Do this → Find the string "where" and gather every line that holds it.

Data for this exercise →
----------

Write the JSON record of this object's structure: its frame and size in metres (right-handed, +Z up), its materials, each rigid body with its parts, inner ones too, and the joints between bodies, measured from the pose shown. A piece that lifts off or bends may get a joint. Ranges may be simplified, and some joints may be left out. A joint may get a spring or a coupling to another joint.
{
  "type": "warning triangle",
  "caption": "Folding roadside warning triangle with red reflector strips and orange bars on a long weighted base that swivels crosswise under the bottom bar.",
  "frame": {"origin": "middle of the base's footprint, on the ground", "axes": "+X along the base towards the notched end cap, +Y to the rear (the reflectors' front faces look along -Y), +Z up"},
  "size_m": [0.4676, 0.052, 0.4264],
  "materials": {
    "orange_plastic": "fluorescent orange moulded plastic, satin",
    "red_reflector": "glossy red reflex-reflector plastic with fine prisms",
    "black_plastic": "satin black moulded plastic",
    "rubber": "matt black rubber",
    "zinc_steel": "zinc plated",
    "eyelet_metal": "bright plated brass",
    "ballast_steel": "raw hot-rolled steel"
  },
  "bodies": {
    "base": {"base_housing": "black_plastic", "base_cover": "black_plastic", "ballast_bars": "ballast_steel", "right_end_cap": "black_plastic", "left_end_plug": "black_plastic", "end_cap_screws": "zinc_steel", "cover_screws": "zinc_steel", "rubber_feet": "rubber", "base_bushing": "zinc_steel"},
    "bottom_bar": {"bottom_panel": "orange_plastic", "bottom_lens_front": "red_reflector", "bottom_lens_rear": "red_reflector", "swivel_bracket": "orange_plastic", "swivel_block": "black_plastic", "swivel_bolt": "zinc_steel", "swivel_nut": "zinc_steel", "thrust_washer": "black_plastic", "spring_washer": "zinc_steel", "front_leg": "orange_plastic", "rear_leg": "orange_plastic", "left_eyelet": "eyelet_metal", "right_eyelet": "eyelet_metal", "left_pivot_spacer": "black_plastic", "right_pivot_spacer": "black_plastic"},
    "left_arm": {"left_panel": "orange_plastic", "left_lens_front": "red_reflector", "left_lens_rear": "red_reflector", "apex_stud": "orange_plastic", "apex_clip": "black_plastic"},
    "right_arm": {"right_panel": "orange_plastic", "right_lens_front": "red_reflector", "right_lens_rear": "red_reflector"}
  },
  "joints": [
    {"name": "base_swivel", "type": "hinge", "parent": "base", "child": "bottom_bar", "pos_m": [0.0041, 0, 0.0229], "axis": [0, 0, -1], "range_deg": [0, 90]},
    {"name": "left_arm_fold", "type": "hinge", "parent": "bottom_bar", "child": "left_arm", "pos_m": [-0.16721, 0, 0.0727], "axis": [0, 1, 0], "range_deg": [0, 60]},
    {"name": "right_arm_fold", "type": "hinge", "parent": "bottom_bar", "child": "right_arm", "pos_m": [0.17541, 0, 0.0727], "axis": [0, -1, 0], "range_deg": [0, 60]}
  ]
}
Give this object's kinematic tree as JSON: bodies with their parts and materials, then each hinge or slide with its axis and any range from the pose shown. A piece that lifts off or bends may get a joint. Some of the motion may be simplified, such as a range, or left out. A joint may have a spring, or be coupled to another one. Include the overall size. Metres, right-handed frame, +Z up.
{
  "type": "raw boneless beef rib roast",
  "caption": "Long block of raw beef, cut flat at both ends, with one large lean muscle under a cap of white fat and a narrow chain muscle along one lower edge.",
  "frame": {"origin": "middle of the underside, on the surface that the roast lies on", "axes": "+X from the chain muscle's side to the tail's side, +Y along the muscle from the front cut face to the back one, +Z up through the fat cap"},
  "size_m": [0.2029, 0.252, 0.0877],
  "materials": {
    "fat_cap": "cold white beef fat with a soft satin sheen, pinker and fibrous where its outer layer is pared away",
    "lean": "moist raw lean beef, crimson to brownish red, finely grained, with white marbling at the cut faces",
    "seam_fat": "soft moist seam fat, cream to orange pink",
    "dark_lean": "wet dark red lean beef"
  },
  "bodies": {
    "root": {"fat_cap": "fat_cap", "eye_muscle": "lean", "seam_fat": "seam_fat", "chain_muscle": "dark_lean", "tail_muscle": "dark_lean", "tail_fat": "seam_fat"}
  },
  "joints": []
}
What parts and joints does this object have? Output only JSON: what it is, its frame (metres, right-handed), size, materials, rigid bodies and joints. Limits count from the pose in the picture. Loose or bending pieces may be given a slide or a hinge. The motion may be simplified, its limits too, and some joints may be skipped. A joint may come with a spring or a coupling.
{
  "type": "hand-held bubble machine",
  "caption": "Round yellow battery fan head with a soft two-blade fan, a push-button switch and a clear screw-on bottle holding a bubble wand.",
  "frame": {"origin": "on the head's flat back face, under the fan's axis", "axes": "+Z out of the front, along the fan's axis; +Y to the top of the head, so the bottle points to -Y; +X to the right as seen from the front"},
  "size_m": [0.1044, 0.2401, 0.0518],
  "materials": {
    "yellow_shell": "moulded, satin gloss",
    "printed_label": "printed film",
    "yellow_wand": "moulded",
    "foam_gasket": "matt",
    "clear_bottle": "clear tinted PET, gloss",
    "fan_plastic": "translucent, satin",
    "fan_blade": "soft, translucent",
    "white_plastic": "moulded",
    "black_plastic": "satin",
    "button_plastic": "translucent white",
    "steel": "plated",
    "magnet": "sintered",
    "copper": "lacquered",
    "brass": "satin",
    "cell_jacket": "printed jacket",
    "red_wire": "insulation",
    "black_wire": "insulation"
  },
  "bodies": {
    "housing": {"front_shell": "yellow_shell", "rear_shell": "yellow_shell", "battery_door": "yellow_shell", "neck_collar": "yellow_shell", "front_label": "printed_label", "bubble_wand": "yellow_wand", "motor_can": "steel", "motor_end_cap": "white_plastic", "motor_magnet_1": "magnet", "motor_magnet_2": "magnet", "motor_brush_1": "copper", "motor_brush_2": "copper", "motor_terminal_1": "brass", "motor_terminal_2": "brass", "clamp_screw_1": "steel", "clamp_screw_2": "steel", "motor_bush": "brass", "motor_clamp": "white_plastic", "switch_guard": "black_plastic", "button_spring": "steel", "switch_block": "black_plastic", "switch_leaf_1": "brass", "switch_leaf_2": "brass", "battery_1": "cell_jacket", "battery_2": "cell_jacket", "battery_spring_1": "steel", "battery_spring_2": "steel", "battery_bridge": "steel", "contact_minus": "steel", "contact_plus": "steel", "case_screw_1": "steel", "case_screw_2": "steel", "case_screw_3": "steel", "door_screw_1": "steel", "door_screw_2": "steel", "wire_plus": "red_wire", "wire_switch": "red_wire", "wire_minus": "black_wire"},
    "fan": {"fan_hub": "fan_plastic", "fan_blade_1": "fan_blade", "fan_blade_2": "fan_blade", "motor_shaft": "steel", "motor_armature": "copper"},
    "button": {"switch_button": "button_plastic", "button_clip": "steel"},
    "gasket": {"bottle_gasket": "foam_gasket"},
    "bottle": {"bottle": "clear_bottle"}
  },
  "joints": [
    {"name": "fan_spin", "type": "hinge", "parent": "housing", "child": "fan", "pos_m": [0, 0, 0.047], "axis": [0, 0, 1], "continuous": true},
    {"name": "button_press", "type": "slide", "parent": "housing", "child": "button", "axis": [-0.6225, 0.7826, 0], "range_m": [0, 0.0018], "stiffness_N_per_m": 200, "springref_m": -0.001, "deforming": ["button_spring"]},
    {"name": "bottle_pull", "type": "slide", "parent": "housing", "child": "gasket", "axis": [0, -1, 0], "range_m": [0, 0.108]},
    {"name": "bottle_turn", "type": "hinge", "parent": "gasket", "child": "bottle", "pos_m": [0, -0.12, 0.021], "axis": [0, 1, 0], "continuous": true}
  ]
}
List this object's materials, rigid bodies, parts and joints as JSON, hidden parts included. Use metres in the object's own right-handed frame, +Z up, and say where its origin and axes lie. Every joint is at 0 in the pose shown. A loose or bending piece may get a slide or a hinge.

----------

Answer to this task →
    "fat_cap": "cold white beef fat with a soft satin sheen, pinker and fibrous where its outer layer is pared away",
List this object's materials, rigid bodies, parts and joints as JSON, hidden parts included. Use metres in the object's own right-handed frame, +Z up, and say where its origin and axes lie. Every joint is at 0 in the pose shown. A loose or bending piece may get a slide or a hinge.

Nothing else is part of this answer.